Quote the entries that follow exactly, leaving none out.

Extracted data entries:
╔══
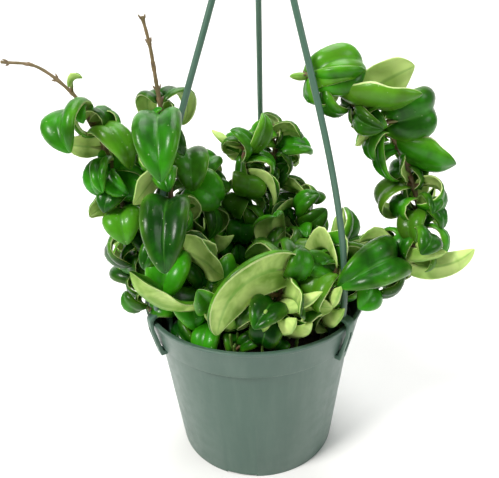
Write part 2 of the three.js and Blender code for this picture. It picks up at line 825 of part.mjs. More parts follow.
// Every piece so far, which a new leaf must keep clear of
const pieces = [];
const boxOf = (solid) => {
  const { min, max } = solid.boundingBox();
  return new THREE.Box3(new THREE.Vector3(...min), new THREE.Vector3(...max));
};
const keep = (owner, solid, isLeaf = false) => {
  pieces.push({ owner, solid, isLeaf, box: boxOf(solid).expandByScalar(clearance) });
};

// Whether a solid keeps clear of the other nodes, and how many leaves of its own stem it crosses
function neighbours(owner, solid) {
  const box = boxOf(solid);
  let crossings = 0;
  for (const piece of pieces) {
    if (!piece.box.intersectsBox(box)) continue;
    const near = solid.minGap(piece.solid, clearance * 2);
    if (piece.owner !== owner && near < clearance) return null;
    if (piece.owner === owner && piece.isLeaf && near === 0) crossings += 1;
  }
  return crossings;
}

// Places where a leaf may turn to, in degrees round its stem and up from it, nearest first
const turns = [0, 10, -10, 20, -20, 32, -32]
  .flatMap((round) => [0, 12, -12].map((lift) => ({ round, lift })))
  .sort((a, b) => Math.abs(a.round) + Math.abs(a.lift) - Math.abs(b.round) - Math.abs(b.lift));

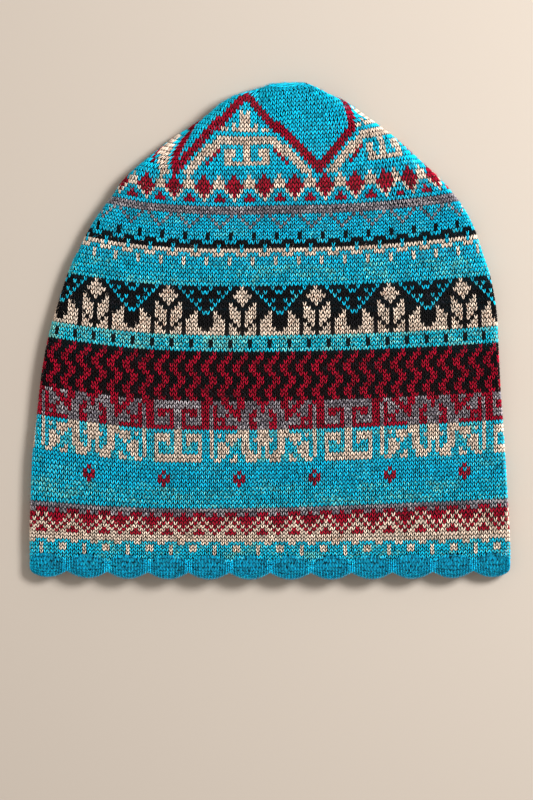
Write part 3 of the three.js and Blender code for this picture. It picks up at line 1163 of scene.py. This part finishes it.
╚══
§ EXERCISE ANSWER:
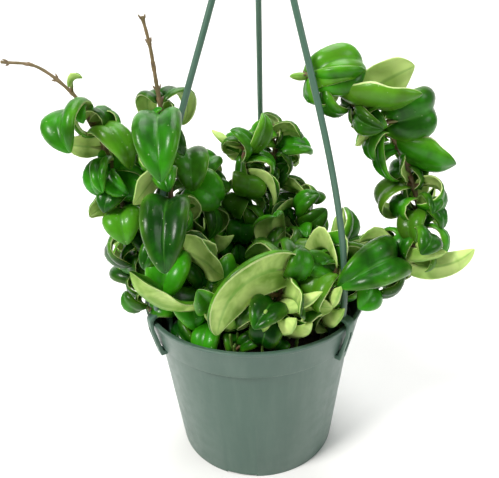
Write part 2 of the three.js and Blender code for this picture. It picks up at line 825 of part.mjs. More parts follow.
// Every piece so far, which a new leaf must keep clear of
const pieces = [];
const boxOf = (solid) => {
  const { min, max } = solid.boundingBox();
  return new THREE.Box3(new THREE.Vector3(...min), new THREE.Vector3(...max));
};
const keep = (owner, solid, isLeaf = false) => {
  pieces.push({ owner, solid, isLeaf, box: boxOf(solid).expandByScalar(clearance) });
};

// Whether a solid keeps clear of the other nodes, and how many leaves of its own stem it crosses
function neighbours(owner, solid) {
  const box = boxOf(solid);
  let crossings = 0;
  for (const piece of pieces) {
    if (!piece.box.intersectsBox(box)) continue;
    const near = solid.minGap(piece.solid, clearance * 2);
    if (piece.owner !== owner && near < clearance) return null;
    if (piece.owner === owner && piece.isLeaf && near === 0) crossings += 1;
  }
  return crossings;
}

// Places where a leaf may turn to, in degrees round its stem and up from it, nearest first
const turns = [0, 10, -10, 20, -20, 32, -32]
  .flatMap((round) => [0, 12, -12].map((lift) => ({ round, lift })))
  .sort((a, b) => Math.abs(a.round) + Math.abs(a.lift) - Math.abs(b.round) - Math.abs(b.lift));

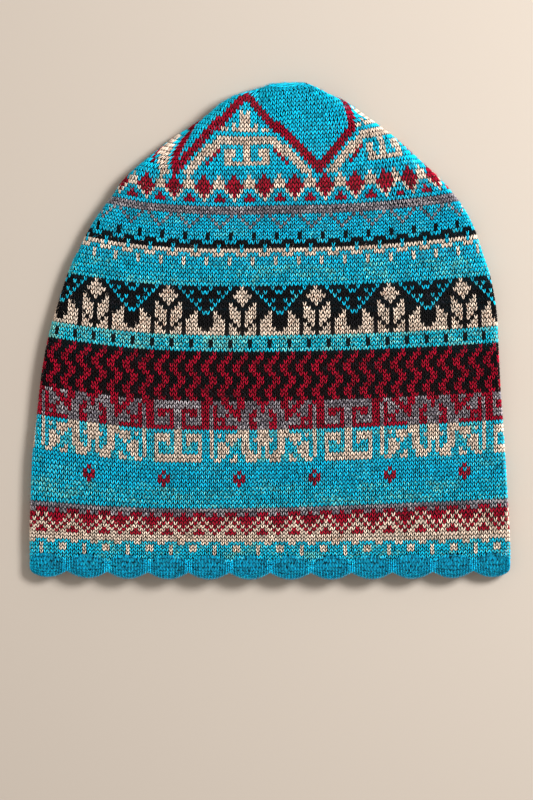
Write part 3 of the three.js and Blender code for this picture. It picks up at line 1163 of scene.py. This part finishes it.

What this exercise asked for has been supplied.